--- START OF COLLECTED DATA ---
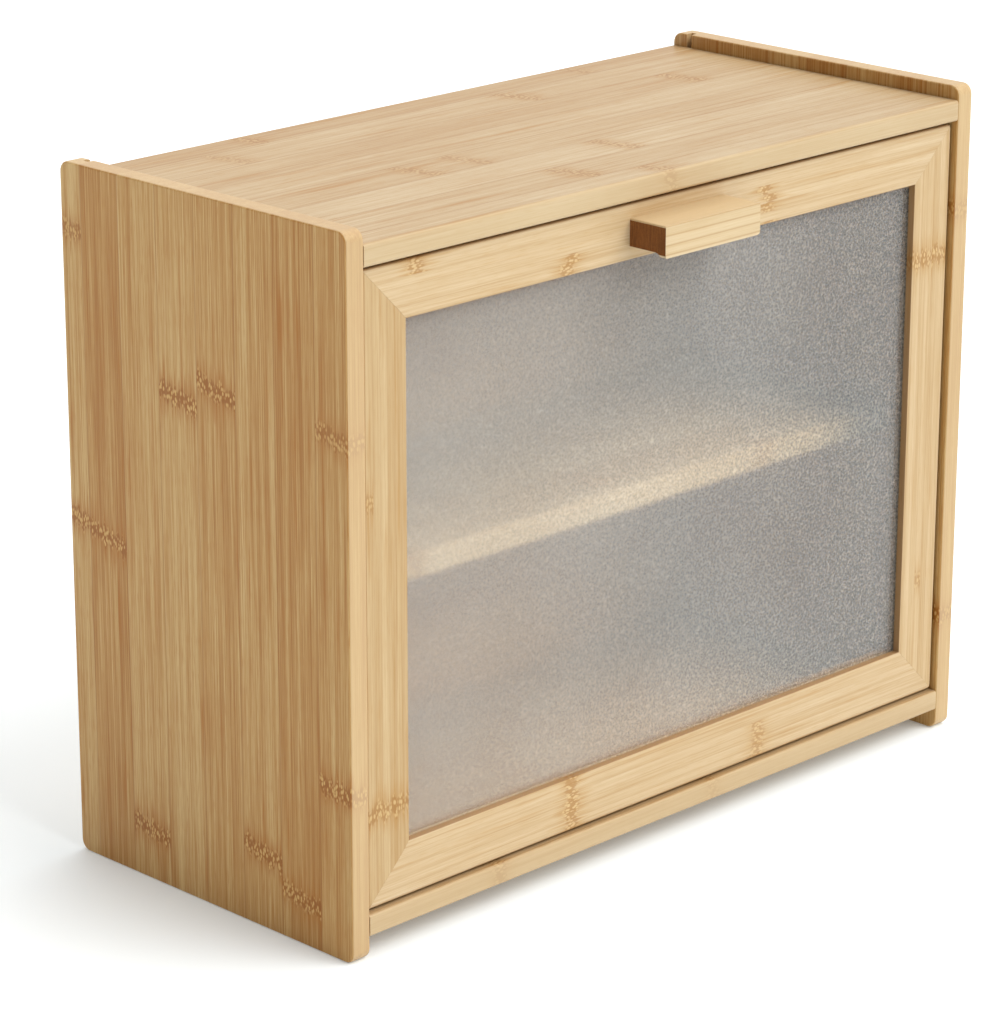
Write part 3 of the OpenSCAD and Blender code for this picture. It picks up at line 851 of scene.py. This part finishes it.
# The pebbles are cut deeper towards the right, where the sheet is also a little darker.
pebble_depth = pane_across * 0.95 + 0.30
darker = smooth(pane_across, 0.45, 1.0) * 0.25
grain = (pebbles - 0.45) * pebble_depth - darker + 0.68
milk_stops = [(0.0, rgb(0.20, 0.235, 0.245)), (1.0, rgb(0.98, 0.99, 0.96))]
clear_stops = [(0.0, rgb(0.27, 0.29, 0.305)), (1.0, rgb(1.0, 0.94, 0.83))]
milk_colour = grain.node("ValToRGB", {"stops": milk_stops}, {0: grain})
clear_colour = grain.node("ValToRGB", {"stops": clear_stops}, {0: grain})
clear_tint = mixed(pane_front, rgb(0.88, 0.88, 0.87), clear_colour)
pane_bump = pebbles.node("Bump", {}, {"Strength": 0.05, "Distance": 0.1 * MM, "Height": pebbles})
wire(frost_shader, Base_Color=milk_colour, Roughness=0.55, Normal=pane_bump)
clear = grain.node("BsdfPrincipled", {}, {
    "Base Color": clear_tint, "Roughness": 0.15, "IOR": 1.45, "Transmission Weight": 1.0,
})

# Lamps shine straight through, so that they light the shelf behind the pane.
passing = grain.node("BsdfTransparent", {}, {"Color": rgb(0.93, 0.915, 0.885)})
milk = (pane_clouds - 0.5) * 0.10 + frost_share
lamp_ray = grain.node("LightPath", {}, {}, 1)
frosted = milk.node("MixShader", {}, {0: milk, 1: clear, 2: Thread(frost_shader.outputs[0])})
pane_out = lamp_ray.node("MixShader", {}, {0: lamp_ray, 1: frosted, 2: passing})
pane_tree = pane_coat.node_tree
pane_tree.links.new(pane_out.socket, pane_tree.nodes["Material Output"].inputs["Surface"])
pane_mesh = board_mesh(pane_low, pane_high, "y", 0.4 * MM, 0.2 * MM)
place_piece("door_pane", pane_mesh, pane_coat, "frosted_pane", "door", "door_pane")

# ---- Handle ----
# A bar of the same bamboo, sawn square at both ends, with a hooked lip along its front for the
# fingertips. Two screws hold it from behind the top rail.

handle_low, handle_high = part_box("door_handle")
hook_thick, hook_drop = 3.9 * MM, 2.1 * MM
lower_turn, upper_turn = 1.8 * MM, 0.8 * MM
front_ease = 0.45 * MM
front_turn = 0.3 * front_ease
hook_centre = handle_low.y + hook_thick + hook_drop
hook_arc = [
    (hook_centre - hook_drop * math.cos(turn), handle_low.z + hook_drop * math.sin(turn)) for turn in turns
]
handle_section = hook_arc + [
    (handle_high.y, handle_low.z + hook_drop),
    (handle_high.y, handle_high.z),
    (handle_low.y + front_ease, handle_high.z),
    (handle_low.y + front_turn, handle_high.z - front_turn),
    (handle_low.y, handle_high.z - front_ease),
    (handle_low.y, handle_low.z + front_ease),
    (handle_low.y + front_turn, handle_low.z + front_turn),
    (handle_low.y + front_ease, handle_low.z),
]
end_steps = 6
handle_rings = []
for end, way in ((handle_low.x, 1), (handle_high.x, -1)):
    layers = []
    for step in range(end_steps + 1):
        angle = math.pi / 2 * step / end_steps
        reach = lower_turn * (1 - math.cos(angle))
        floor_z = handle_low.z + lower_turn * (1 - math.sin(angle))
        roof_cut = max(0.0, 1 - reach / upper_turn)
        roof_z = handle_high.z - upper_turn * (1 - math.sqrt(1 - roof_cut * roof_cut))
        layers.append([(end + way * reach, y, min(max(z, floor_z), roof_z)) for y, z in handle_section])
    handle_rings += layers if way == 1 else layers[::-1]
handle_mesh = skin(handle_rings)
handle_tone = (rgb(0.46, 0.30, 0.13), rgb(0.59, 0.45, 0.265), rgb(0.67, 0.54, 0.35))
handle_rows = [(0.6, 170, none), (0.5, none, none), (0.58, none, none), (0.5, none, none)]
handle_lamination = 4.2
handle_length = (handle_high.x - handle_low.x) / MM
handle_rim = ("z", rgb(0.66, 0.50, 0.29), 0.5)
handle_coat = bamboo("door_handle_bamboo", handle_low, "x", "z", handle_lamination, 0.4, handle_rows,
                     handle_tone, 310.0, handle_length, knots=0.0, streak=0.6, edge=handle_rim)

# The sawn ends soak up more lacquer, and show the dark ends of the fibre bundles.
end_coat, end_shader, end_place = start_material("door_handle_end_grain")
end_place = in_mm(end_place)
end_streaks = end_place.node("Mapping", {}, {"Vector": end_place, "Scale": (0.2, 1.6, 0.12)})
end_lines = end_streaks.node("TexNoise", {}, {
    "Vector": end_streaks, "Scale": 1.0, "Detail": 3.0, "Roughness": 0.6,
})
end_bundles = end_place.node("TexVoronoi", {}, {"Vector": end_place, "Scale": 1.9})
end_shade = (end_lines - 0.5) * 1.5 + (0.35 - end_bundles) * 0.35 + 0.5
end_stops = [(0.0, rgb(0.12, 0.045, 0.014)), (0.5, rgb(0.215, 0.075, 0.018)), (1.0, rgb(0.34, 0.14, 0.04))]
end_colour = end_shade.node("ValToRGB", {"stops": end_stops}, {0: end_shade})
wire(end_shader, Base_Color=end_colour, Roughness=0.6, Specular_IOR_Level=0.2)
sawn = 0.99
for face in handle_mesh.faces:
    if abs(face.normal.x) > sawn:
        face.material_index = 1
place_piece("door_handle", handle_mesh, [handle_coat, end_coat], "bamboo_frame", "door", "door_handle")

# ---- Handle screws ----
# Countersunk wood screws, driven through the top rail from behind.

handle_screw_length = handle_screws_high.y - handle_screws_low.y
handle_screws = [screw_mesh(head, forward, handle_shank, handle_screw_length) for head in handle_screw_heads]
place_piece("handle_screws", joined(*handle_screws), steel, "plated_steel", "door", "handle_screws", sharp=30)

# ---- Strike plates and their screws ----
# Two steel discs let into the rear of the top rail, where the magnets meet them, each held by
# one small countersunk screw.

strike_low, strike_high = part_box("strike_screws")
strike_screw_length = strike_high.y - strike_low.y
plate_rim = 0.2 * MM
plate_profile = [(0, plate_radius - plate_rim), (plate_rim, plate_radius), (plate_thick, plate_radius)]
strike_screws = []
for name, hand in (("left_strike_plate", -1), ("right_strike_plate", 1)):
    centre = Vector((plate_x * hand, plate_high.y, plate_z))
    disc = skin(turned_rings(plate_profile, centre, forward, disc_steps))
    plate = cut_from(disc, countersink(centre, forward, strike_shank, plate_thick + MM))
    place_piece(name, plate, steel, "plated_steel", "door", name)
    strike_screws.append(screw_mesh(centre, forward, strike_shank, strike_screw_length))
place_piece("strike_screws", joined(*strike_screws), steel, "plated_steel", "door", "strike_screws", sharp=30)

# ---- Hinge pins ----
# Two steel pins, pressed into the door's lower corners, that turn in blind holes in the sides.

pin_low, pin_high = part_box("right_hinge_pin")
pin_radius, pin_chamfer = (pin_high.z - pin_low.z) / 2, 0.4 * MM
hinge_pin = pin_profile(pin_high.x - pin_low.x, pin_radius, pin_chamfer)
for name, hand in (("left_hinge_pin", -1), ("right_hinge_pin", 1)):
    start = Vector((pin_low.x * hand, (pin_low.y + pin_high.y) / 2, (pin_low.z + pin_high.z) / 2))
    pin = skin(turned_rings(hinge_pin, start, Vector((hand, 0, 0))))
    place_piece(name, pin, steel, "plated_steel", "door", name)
--- END OF COLLECTED DATA ---
▶ _WHAT YOU SHOULD DO_:
Copy every line of the material, please, keeping it exactly the same.

▶ _RESULT FOR THIS EXERCISE_:
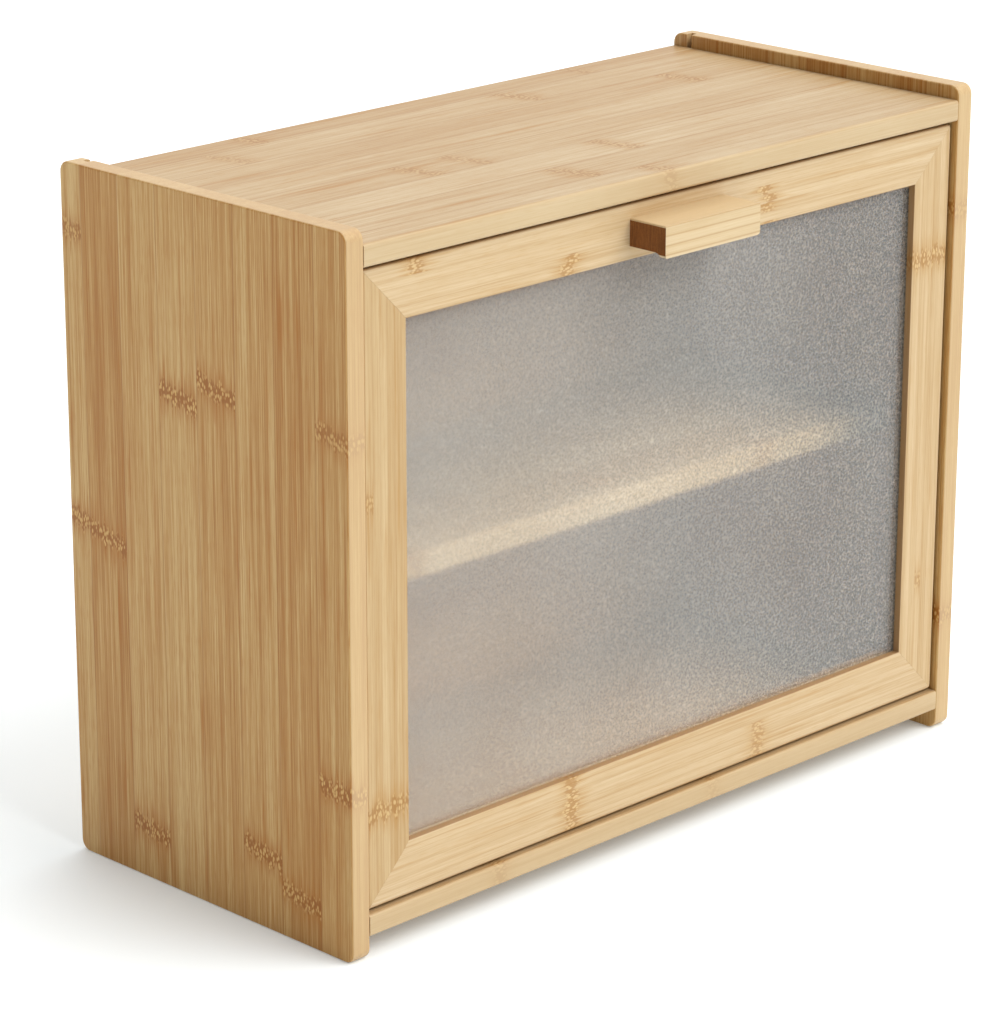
Write part 3 of the OpenSCAD and Blender code for this picture. It picks up at line 851 of scene.py. This part finishes it.
# The pebbles are cut deeper towards the right, where the sheet is also a little darker.
pebble_depth = pane_across * 0.95 + 0.30
darker = smooth(pane_across, 0.45, 1.0) * 0.25
grain = (pebbles - 0.45) * pebble_depth - darker + 0.68
milk_stops = [(0.0, rgb(0.20, 0.235, 0.245)), (1.0, rgb(0.98, 0.99, 0.96))]
clear_stops = [(0.0, rgb(0.27, 0.29, 0.305)), (1.0, rgb(1.0, 0.94, 0.83))]
milk_colour = grain.node("ValToRGB", {"stops": milk_stops}, {0: grain})
clear_colour = grain.node("ValToRGB", {"stops": clear_stops}, {0: grain})
clear_tint = mixed(pane_front, rgb(0.88, 0.88, 0.87), clear_colour)
pane_bump = pebbles.node("Bump", {}, {"Strength": 0.05, "Distance": 0.1 * MM, "Height": pebbles})
wire(frost_shader, Base_Color=milk_colour, Roughness=0.55, Normal=pane_bump)
clear = grain.node("BsdfPrincipled", {}, {
    "Base Color": clear_tint, "Roughness": 0.15, "IOR": 1.45, "Transmission Weight": 1.0,
})

# Lamps shine straight through, so that they light the shelf behind the pane.
passing = grain.node("BsdfTransparent", {}, {"Color": rgb(0.93, 0.915, 0.885)})
milk = (pane_clouds - 0.5) * 0.10 + frost_share
lamp_ray = grain.node("LightPath", {}, {}, 1)
frosted = milk.node("MixShader", {}, {0: milk, 1: clear, 2: Thread(frost_shader.outputs[0])})
pane_out = lamp_ray.node("MixShader", {}, {0: lamp_ray, 1: frosted, 2: passing})
pane_tree = pane_coat.node_tree
pane_tree.links.new(pane_out.socket, pane_tree.nodes["Material Output"].inputs["Surface"])
pane_mesh = board_mesh(pane_low, pane_high, "y", 0.4 * MM, 0.2 * MM)
place_piece("door_pane", pane_mesh, pane_coat, "frosted_pane", "door", "door_pane")

# ---- Handle ----
# A bar of the same bamboo, sawn square at both ends, with a hooked lip along its front for the
# fingertips. Two screws hold it from behind the top rail.

handle_low, handle_high = part_box("door_handle")
hook_thick, hook_drop = 3.9 * MM, 2.1 * MM
lower_turn, upper_turn = 1.8 * MM, 0.8 * MM
front_ease = 0.45 * MM
front_turn = 0.3 * front_ease
hook_centre = handle_low.y + hook_thick + hook_drop
hook_arc = [
    (hook_centre - hook_drop * math.cos(turn), handle_low.z + hook_drop * math.sin(turn)) for turn in turns
]
handle_section = hook_arc + [
    (handle_high.y, handle_low.z + hook_drop),
    (handle_high.y, handle_high.z),
    (handle_low.y + front_ease, handle_high.z),
    (handle_low.y + front_turn, handle_high.z - front_turn),
    (handle_low.y, handle_high.z - front_ease),
    (handle_low.y, handle_low.z + front_ease),
    (handle_low.y + front_turn, handle_low.z + front_turn),
    (handle_low.y + front_ease, handle_low.z),
]
end_steps = 6
handle_rings = []
for end, way in ((handle_low.x, 1), (handle_high.x, -1)):
    layers = []
    for step in range(end_steps + 1):
        angle = math.pi / 2 * step / end_steps
        reach = lower_turn * (1 - math.cos(angle))
        floor_z = handle_low.z + lower_turn * (1 - math.sin(angle))
        roof_cut = max(0.0, 1 - reach / upper_turn)
        roof_z = handle_high.z - upper_turn * (1 - math.sqrt(1 - roof_cut * roof_cut))
        layers.append([(end + way * reach, y, min(max(z, floor_z), roof_z)) for y, z in handle_section])
    handle_rings += layers if way == 1 else layers[::-1]
handle_mesh = skin(handle_rings)
handle_tone = (rgb(0.46, 0.30, 0.13), rgb(0.59, 0.45, 0.265), rgb(0.67, 0.54, 0.35))
handle_rows = [(0.6, 170, none), (0.5, none, none), (0.58, none, none), (0.5, none, none)]
handle_lamination = 4.2
handle_length = (handle_high.x - handle_low.x) / MM
handle_rim = ("z", rgb(0.66, 0.50, 0.29), 0.5)
handle_coat = bamboo("door_handle_bamboo", handle_low, "x", "z", handle_lamination, 0.4, handle_rows,
                     handle_tone, 310.0, handle_length, knots=0.0, streak=0.6, edge=handle_rim)

# The sawn ends soak up more lacquer, and show the dark ends of the fibre bundles.
end_coat, end_shader, end_place = start_material("door_handle_end_grain")
end_place = in_mm(end_place)
end_streaks = end_place.node("Mapping", {}, {"Vector": end_place, "Scale": (0.2, 1.6, 0.12)})
end_lines = end_streaks.node("TexNoise", {}, {
    "Vector": end_streaks, "Scale": 1.0, "Detail": 3.0, "Roughness": 0.6,
})
end_bundles = end_place.node("TexVoronoi", {}, {"Vector": end_place, "Scale": 1.9})
end_shade = (end_lines - 0.5) * 1.5 + (0.35 - end_bundles) * 0.35 + 0.5
end_stops = [(0.0, rgb(0.12, 0.045, 0.014)), (0.5, rgb(0.215, 0.075, 0.018)), (1.0, rgb(0.34, 0.14, 0.04))]
end_colour = end_shade.node("ValToRGB", {"stops": end_stops}, {0: end_shade})
wire(end_shader, Base_Color=end_colour, Roughness=0.6, Specular_IOR_Level=0.2)
sawn = 0.99
for face in handle_mesh.faces:
    if abs(face.normal.x) > sawn:
        face.material_index = 1
place_piece("door_handle", handle_mesh, [handle_coat, end_coat], "bamboo_frame", "door", "door_handle")

# ---- Handle screws ----
# Countersunk wood screws, driven through the top rail from behind.

handle_screw_length = handle_screws_high.y - handle_screws_low.y
handle_screws = [screw_mesh(head, forward, handle_shank, handle_screw_length) for head in handle_screw_heads]
place_piece("handle_screws", joined(*handle_screws), steel, "plated_steel", "door", "handle_screws", sharp=30)

# ---- Strike plates and their screws ----
# Two steel discs let into the rear of the top rail, where the magnets meet them, each held by
# one small countersunk screw.

strike_low, strike_high = part_box("strike_screws")
strike_screw_length = strike_high.y - strike_low.y
plate_rim = 0.2 * MM
plate_profile = [(0, plate_radius - plate_rim), (plate_rim, plate_radius), (plate_thick, plate_radius)]
strike_screws = []
for name, hand in (("left_strike_plate", -1), ("right_strike_plate", 1)):
    centre = Vector((plate_x * hand, plate_high.y, plate_z))
    disc = skin(turned_rings(plate_profile, centre, forward, disc_steps))
    plate = cut_from(disc, countersink(centre, forward, strike_shank, plate_thick + MM))
    place_piece(name, plate, steel, "plated_steel", "door", name)
    strike_screws.append(screw_mesh(centre, forward, strike_shank, strike_screw_length))
place_piece("strike_screws", joined(*strike_screws), steel, "plated_steel", "door", "strike_screws", sharp=30)

# ---- Hinge pins ----
# Two steel pins, pressed into the door's lower corners, that turn in blind holes in the sides.

pin_low, pin_high = part_box("right_hinge_pin")
pin_radius, pin_chamfer = (pin_high.z - pin_low.z) / 2, 0.4 * MM
hinge_pin = pin_profile(pin_high.x - pin_low.x, pin_radius, pin_chamfer)
for name, hand in (("left_hinge_pin", -1), ("right_hinge_pin", 1)):
    start = Vector((pin_low.x * hand, (pin_low.y + pin_high.y) / 2, (pin_low.z + pin_high.z) / 2))
    pin = skin(turned_rings(hinge_pin, start, Vector((hand, 0, 0))))
    place_piece(name, pin, steel, "plated_steel", "door", name)